The Orwellian ramifications of Blow’s worries over an aging population are vast. If individuals are only worthy of membership in society if they are able bodied, where does the line get drawn? If life-extending treatments become verboten, lest society be burdened with what Blow seems to believe are useless individuals, would the physically and mentally infirm also be denied life-saving treatments? While eugenics is often seen as part of the past, one cannot forget the legacy that those who championed its use carry in our modern world. The mother of what is now Planned Parenthood, Margaret Sanger, was outspoken in her support of eugenicist policies.

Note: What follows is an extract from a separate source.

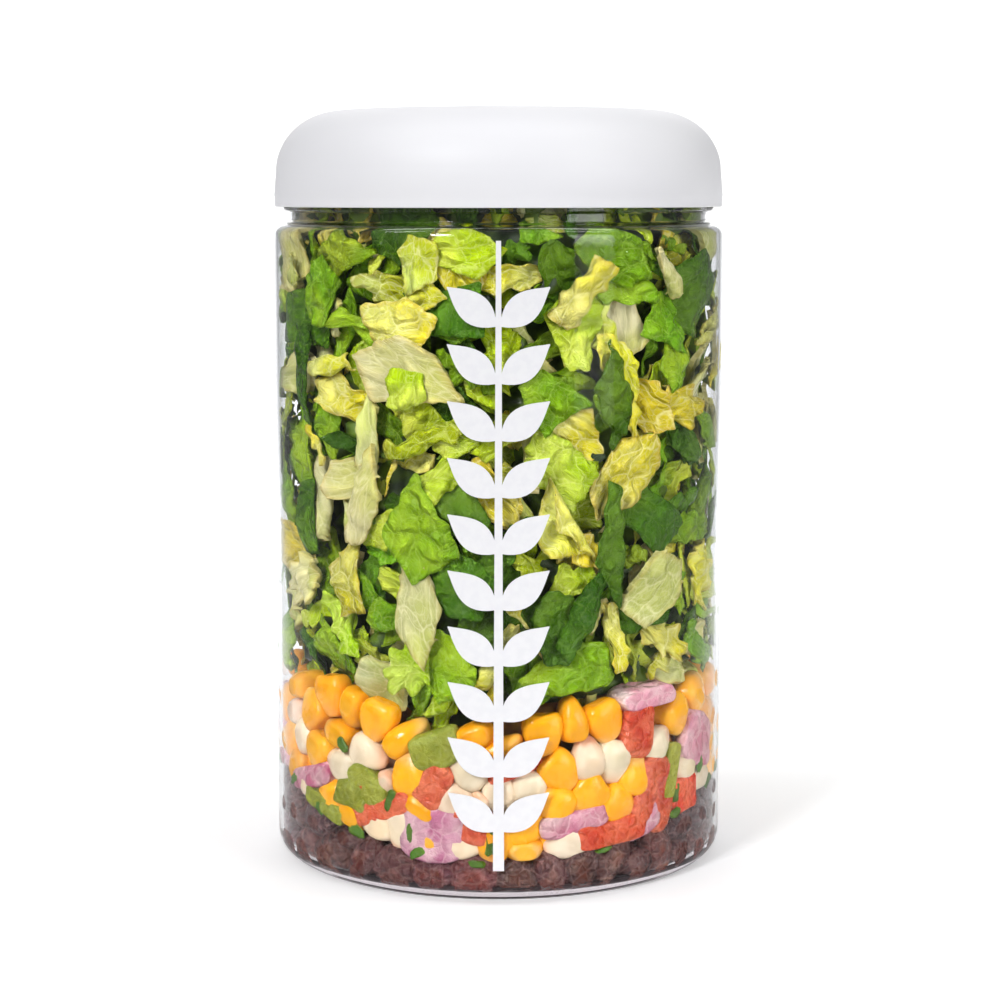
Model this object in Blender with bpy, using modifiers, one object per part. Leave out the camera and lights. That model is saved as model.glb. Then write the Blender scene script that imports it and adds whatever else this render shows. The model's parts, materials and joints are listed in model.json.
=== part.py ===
"""Mixed salad in a clear screw-top jar, in metres, +Z up, origin at the middle of the jar's foot.

The jar and its domed lid are turned shells. The food is three heaps, one on another: black beans on
the jar's floor, a corn, onion and tomato mix on them, and chopped greens that fill the jar up to the
lid. Run with blender --background --python part.py, or from Blender's text editor.
"""

import math

import bmesh
import bpy

MM = 0.001

# The jar: straight sides, a rounded heel and shoulder, and a short neck with one bead.
JAR_RADIUS = 47.5 * MM
JAR_WALL = 0.9 * MM
FLOOR_Z = 1.8 * MM
HEEL_RADIUS = 4.75 * MM
FOOT_INNER_RADIUS = 31 * MM
PUSH_UP = 0.8 * MM
PUSH_UP_SLOPE = 3 * MM
SHOULDER_Z = 131.3 * MM
SHOULDER_RADIUS = 3.0 * MM
NECK_RADIUS = 44.0 * MM
NECK_WALL = 1.1 * MM
NECK_FILLET = 0.4 * MM
BEAD_RADIUS = 45.4 * MM
BEAD_Z = 136.1 * MM
BEAD_HEIGHT = 1.5 * MM
RIM_Z = 150.2 * MM
RIM_ROUNDING = 0.5 * MM

# The lid: a straight skirt as wide as the jar, a broad rounded edge and a slightly domed top.
LID_RADIUS = 47.5 * MM
LID_WALL = 1.4 * MM
LID_BOTTOM_Z = 136.8 * MM
LID_EDGE_Z = 144.6 * MM
LID_EDGE_WIDTH = 14.0 * MM
LID_EDGE_HEIGHT = 12.6 * MM
LID_CROWN = 0.8 * MM
LID_LIP_ROUNDING = 0.35 * MM

# The food: the mean height of each layer's top, the gap that keeps the solids apart, and how deep the
# outline's dents go, on the outer share of the radius.
GAP = 0.4 * MM
BEANS_TOP = 15 * MM
CORN_TOP = 40 * MM
GREENS_CROWN = 3.4 * MM
SIDE_DENT = 1.6 * MM
SIDE_SHARE = 0.1

AROUND = 56
HEAP_AROUND = 42
ARC_STEPS = 5
RING_SHARES = (0.0, 0.3, 0.56, 0.8)


def arc(middle, radii, start, end, steps=ARC_STEPS):
    """Points (radius, height) on an elliptical arc about middle, from start to end degrees."""
    angles = [math.radians(start + (end - start) * i / steps) for i in range(steps + 1)]
    return [(middle[0] + radii[0] * math.cos(a), middle[1] + radii[1] * math.sin(a)) for a in angles]


def turned(name, profile, around):
    """A solid of revolution about Z. The profile starts and ends on the axis and runs down its outer side."""
    mesh = bpy.data.meshes.new(name)
    edges = [(i, i + 1) for i in range(len(profile) - 1)]
    mesh.from_pydata([(r, 0.0, z) for r, z in profile], edges, [])
    shape = bpy.data.objects.new(name, mesh)
    screw = shape.modifiers.new("Turn", "SCREW")
    screw.axis = "Z"
    screw.steps = around
    screw.render_steps = around
    screw.use_merge_vertices = True
    screw.merge_threshold = 0.00001
    screw.use_smooth_shade = True
    return shape


def jar_profile():
    """The jar's section: over the floor, up the inner wall, round the rim and down the outside."""
    inner_radius = JAR_RADIUS - JAR_WALL
    inner_heel = HEEL_RADIUS - JAR_WALL
    inner_neck = NECK_RADIUS - NECK_WALL
    bend = JAR_RADIUS - SHOULDER_RADIUS
    inner_shoulder = SHOULDER_RADIUS - JAR_WALL
    shoulder_top = SHOULDER_Z + SHOULDER_RADIUS
    inside = [(0.0, FLOOR_Z)]
    inside += arc((inner_radius - inner_heel, FLOOR_Z + inner_heel), (inner_heel,) * 2, -90, 0)
    inside += arc((bend, SHOULDER_Z), (inner_shoulder,) * 2, 0, 90)
    inside += [(inner_neck, shoulder_top - JAR_WALL + NECK_FILLET)]
    middle = (NECK_RADIUS + inner_neck) / 2
    rim = arc((middle, RIM_Z - RIM_ROUNDING), (NECK_WALL / 2, RIM_ROUNDING), 180, 0, 4)
    outside = [
        (NECK_RADIUS, BEAD_Z + BEAD_HEIGHT + (BEAD_RADIUS - NECK_RADIUS) / 2),
        (BEAD_RADIUS, BEAD_Z + BEAD_HEIGHT),
        (BEAD_RADIUS, BEAD_Z + NECK_FILLET / 2),
        (BEAD_RADIUS - NECK_FILLET / 2, BEAD_Z),
        (NECK_RADIUS, BEAD_Z),
        (NECK_RADIUS, shoulder_top + NECK_FILLET),
        (NECK_RADIUS + NECK_FILLET, shoulder_top),
    ]
    outside += arc((bend, SHOULDER_Z), (SHOULDER_RADIUS,) * 2, 90, 0)[1:]
    outside += arc((JAR_RADIUS - HEEL_RADIUS, HEEL_RADIUS), (HEEL_RADIUS,) * 2, 0, -90)
    outside += [(FOOT_INNER_RADIUS, 0.0), (FOOT_INNER_RADIUS - PUSH_UP_SLOPE, PUSH_UP), (0.0, PUSH_UP)]
    return inside + rim + outside


def lid_profile():
    """The lid's section: over the dome and down the skirt, then up the inside to the crown."""
    edge = (LID_RADIUS - LID_EDGE_WIDTH, LID_EDGE_Z)
    inner = LID_RADIUS - LID_WALL
    top = LID_EDGE_Z + LID_EDGE_HEIGHT
    lip = LID_LIP_ROUNDING
    profile = [(0.0, top + LID_CROWN), (edge[0] * 0.55, top + LID_CROWN * 0.7)]
    profile += arc(edge, (LID_EDGE_WIDTH, LID_EDGE_HEIGHT), 90, 0, 8)
    profile += [(LID_RADIUS, LID_BOTTOM_Z + lip), (LID_RADIUS - lip, LID_BOTTOM_Z)]
    profile += [(inner + lip, LID_BOTTOM_Z), (inner, LID_BOTTOM_Z + lip)]
    profile += arc(edge, (LID_EDGE_WIDTH - LID_WALL, LID_EDGE_HEIGHT - LID_WALL), 0, 90, 6)
    profile += [(0.0, top + LID_CROWN - LID_WALL)]
    return profile


def ripple(x, y, seed):
    """A smooth uneven height between about -1 and 1, from a few crossing waves."""
    waves = ((71, 38, 0.42), (-55, 92, 0.3), (118, -67, 0.28))
    return sum(share * math.sin(a * x + b * y + seed * (i + 1)) for i, (a, b, share) in enumerate(waves))


def beans_top(x, y):
    """Height of the beans' surface: low at the front of the jar, higher at its sides and back."""
    slope = 4.5 * MM * y / JAR_RADIUS - 1.4 * MM * x / JAR_RADIUS
    bank = 4.0 * MM * (x / JAR_RADIUS) ** 2 - 1.5 * MM
    return BEANS_TOP + slope + bank + 1.2 * MM * ripple(x, y, 2.0)


def corn_top(x, y):
    """Height of the corn mix's surface, with one dip left of the front where the greens hang down."""
    dip_x, dip_y, dip_width = -0.28 * JAR_RADIUS, -0.9 * JAR_RADIUS, 12 * MM
    distance = math.hypot(x - dip_x, y - dip_y) / dip_width
    return CORN_TOP - 8 * MM * math.exp(-distance * distance) + 2.2 * MM * ripple(x, y, 5.0)


def press(vertex, share):
    """Draws a side vertex inwards by a dent that fades out at the heap's top and bottom edges."""
    angle = math.atan2(vertex.co.y, vertex.co.x)
    reach = math.hypot(vertex.co.x, vertex.co.y)
    if reach < (1 - SIDE_SHARE) * JAR_RADIUS or not 0 < share < 1:
        return
    wave = math.sin(9 * angle + 310 * vertex.co.z) * math.cos(5 * angle - 190 * vertex.co.z)
    shrink = 1 - SIDE_DENT / reach * math.sin(math.pi * share) * (0.5 + 0.5 * wave)
    vertex.co.x *= shrink
    vertex.co.y *= shrink


def split_alike(mesh):
    """Splits each face along its shorter diagonal, so that facing surfaces split alike and keep their gap."""
    work = bmesh.new()
    work.from_mesh(mesh)
    bmesh.ops.triangulate(work, faces=work.faces, quad_method="SHORT_EDGE")
    work.to_mesh(mesh)
    work.free()


def heap(name, profile, lower, lower_z, upper, upper_z):
    """A turned heap whose bottom and top follow the surfaces lower and upper, blending in between."""
    shape = turned(name, profile, HEAP_AROUND)
    bpy.context.scene.collection.objects.link(shape)
    graph = bpy.context.evaluated_depsgraph_get()
    mesh = bpy.data.meshes.new_from_object(shape.evaluated_get(graph))
    bpy.data.objects.remove(shape)
    for vertex in mesh.vertices:
        x, y, z = vertex.co
        share = min(1.0, max(0.0, (z - lower_z) / (upper_z - lower_z)))
        rise_below = lower(x, y) - lower_z if lower else 0.0
        rise_above = upper(x, y) - upper_z if upper else 0.0
        press(vertex, share)
        vertex.co.z = z + (1 - share) * rise_below + share * rise_above
    split_alike(mesh)
    return bpy.data.objects.new(name, mesh)


def side_levels(radius, bottom, top, count):
    """Evenly spaced points up a heap's side."""
    return [(radius, bottom + (top - bottom) * i / count) for i in range(count + 1)]


def black_beans():
    """The beans: they fill the floor out to the rounded heel."""
    radius = JAR_RADIUS - JAR_WALL - GAP
    heel = HEEL_RADIUS - JAR_WALL
    bottom = FLOOR_Z + GAP
    top = [(share * radius, BEANS_TOP) for share in RING_SHARES]
    side = side_levels(radius, bottom + heel, BEANS_TOP, 2)[::-1]
    under = arc((radius - heel, bottom + heel), (heel, heel), 0, -90, 3)[1:]
    return heap("black_beans", top + side + under + [(0.0, bottom)], None, bottom, beans_top, BEANS_TOP)


def corn_mix():
    """The corn, onion and tomato mix between the beans and the greens."""
    radius = JAR_RADIUS - JAR_WALL - GAP
    bottom = BEANS_TOP + GAP
    top = [(share * radius, CORN_TOP) for share in RING_SHARES]
    side = side_levels(radius, bottom, CORN_TOP, 4)[::-1]
    under = [(share * radius, bottom) for share in RING_SHARES[::-1]]
    lower = lambda x, y: beans_top(x, y) + GAP
    return heap("corn_mix", top + side + under, lower, bottom, corn_top, CORN_TOP)


def greens():
    """The chopped greens: they fill the body and the neck and heap up a little under the lid."""
    radius = JAR_RADIUS - JAR_WALL - GAP
    neck = NECK_RADIUS - NECK_WALL - GAP
    bottom = CORN_TOP + GAP
    crown = RIM_Z + GREENS_CROWN
    top = [(0.0, crown), (0.35 * neck, crown - 0.2 * MM), (0.7 * neck, crown - 1.0 * MM)]
    top += [(0.9 * neck, RIM_Z), (neck, RIM_Z - 2.0 * MM)]
    shoulder = [(neck, SHOULDER_Z), (radius, SHOULDER_Z - 1.5 * MM)]
    side = side_levels(radius, bottom, SHOULDER_Z - 8 * MM, 8)[::-1]
    under = [(share * radius, bottom) for share in RING_SHARES[::-1]]
    lower = lambda x, y: corn_top(x, y) + GAP
    profile = top + shoulder + side + under
    return heap("greens", profile, lower, bottom, None, SHOULDER_Z - 8 * MM)


def material(name, colour, roughness, alpha=1.0, transmission=0.0):
    """A Principled material of one colour."""
    made = bpy.data.materials.new(name)
    made.use_nodes = True
    shader = made.node_tree.nodes["Principled BSDF"]
    shader.inputs["Base Color"].default_value = (*colour, 1.0)
    shader.inputs["Roughness"].default_value = roughness
    shader.inputs["Alpha"].default_value = alpha
    shader.inputs["Transmission Weight"].default_value = transmission
    return made


def clear_scene():
    """Removes the objects that the scene starts with."""
    for found in list(bpy.data.objects):
        bpy.data.objects.remove(found)


def main():
    """Builds the jar, its lid and the three heaps, each with its own material."""
    clear_scene()
    collection = bpy.data.collections.new("salad_jar")
    bpy.context.scene.collection.children.link(collection)
    parts = (
        (turned("jar", jar_profile(), AROUND), material("clear_plastic", (0.93, 0.95, 0.95), 0.03, 0.3, 1.0)),
        (turned("lid", lid_profile(), AROUND), material("white_plastic", (0.88, 0.88, 0.9), 0.3)),
        (black_beans(), material("bean_skin", (0.06, 0.025, 0.022), 0.3)),
        (corn_mix(), material("corn_kernels", (0.9, 0.5, 0.08), 0.35)),
        (greens(), material("green_leaves", (0.22, 0.4, 0.04), 0.45)),
    )
    for part, finish in parts:
        part.data.materials.append(finish)
        part.data.shade_smooth()
        part.data.set_sharp_from_angle(angle=math.radians(35))
        collection.objects.link(part)


main()
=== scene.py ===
"""Looks of the salad jar: a clear jar with a white lid, filled with layered chopped salad.

Lengths are in metres and +Z is up. The jar's axis is the Z axis and its printed front faces -Y. A place
in the food is given in wall coordinates: how far round the jar from the middle of its front, how high,
and how deep behind the jar's inner wall.
"""

import json
import logging
import math
from dataclasses import dataclass, field
from enum import Enum
from typing import Callable, Optional, Sequence

import bmesh
import bpy
import numpy as np
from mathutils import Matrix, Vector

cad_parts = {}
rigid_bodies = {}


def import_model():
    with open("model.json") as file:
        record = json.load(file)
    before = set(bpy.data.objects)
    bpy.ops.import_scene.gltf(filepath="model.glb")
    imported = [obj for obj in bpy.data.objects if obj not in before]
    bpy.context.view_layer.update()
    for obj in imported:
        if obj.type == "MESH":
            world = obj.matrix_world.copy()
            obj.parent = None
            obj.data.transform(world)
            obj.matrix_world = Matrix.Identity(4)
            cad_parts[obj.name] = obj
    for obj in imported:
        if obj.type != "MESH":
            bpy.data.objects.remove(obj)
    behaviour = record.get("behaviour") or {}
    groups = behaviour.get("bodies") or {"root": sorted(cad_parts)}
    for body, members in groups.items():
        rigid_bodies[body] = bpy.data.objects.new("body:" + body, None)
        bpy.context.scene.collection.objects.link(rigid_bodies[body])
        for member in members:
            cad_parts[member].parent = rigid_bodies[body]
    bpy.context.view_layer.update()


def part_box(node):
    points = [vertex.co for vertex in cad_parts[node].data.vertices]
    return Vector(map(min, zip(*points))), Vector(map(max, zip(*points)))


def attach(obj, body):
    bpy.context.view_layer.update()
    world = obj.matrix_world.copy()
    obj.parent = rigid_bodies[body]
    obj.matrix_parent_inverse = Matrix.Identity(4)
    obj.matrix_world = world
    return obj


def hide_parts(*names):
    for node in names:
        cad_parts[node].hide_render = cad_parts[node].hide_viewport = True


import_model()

LOG = logging.getLogger("salad_jar")
MM = 0.001
BODY = "root"
TINT = "Tint"
LEAF_MAP = "LeafMap"
RIDGE = 0.985
Colour = tuple[float, float, float]
Array = np.ndarray
Rng = np.random.Generator
Material = bpy.types.Material
Mesh = bpy.types.Mesh
Piece = bpy.types.Object
Node = bpy.types.Node
Socket = bpy.types.NodeSocket


# ---------- Small tools ----------


def paint(red: int, green: int, blue: int) -> Array:
    """A screen colour of 0 to 255 as the linear colour that materials work in."""
    screen = np.array((red, green, blue), float) / 255
    return np.where(screen <= 0.04045, screen / 12.92, ((screen + 0.055) / 1.055) ** 2.4)


def mixed(first: Array, second: Array, share: Array) -> Array:
    """Two colours or arrays of colours, mixed by an array of shares."""
    share = np.asarray(share)[..., None]
    return first * (1 - share) + second * share


def smoothstep(low: float, high: float, value: Array) -> Array:
    """0 below low and 1 above high, with a smooth rise in between."""
    t = np.clip((value - low) / (high - low), 0, 1)
    return t * t * (3 - 2 * t)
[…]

In her 1920 book Sanger argued that “birth control is nothing more or less than the facilitation of the process of weeding out the unfit [and] of preventing the birth of defectives.” Those questioning how effective Sanger’s campaign to weed out the unfit has been can look at the latest data on abortion rates for fetuses who test positive for Down Syndrome (studies place the number at over 90 percent).
The fact that Blow’s column has received little attention and even less denouncement should concern anyone interested in keeping our society morally intact. While Aldous Huxley’s Brave New World is seen as a work of fiction, we may one day, if Charles Blow’s vision of society is realized, see it as prophetic instead.
The Times concluded 2012 with a column titled, “Let’s Give Up on the Constitution,” which neatly foreshadowed President Obama’s increasing disdain for the document about which he is reported to have taught at the University of Chicago. And of course, fellow Timesman Thomas Friedman would welcome a one-party government to speed the arrival of the utilitarian society Blow envisions. As they say at David Horowitz’s FrontPage Magazine, ”Inside every liberal is a totalitarian screaming to get out,” and nowhere is that more apparent than in the editorial bullpen of the New York Times; Blow’s column is but the latest example.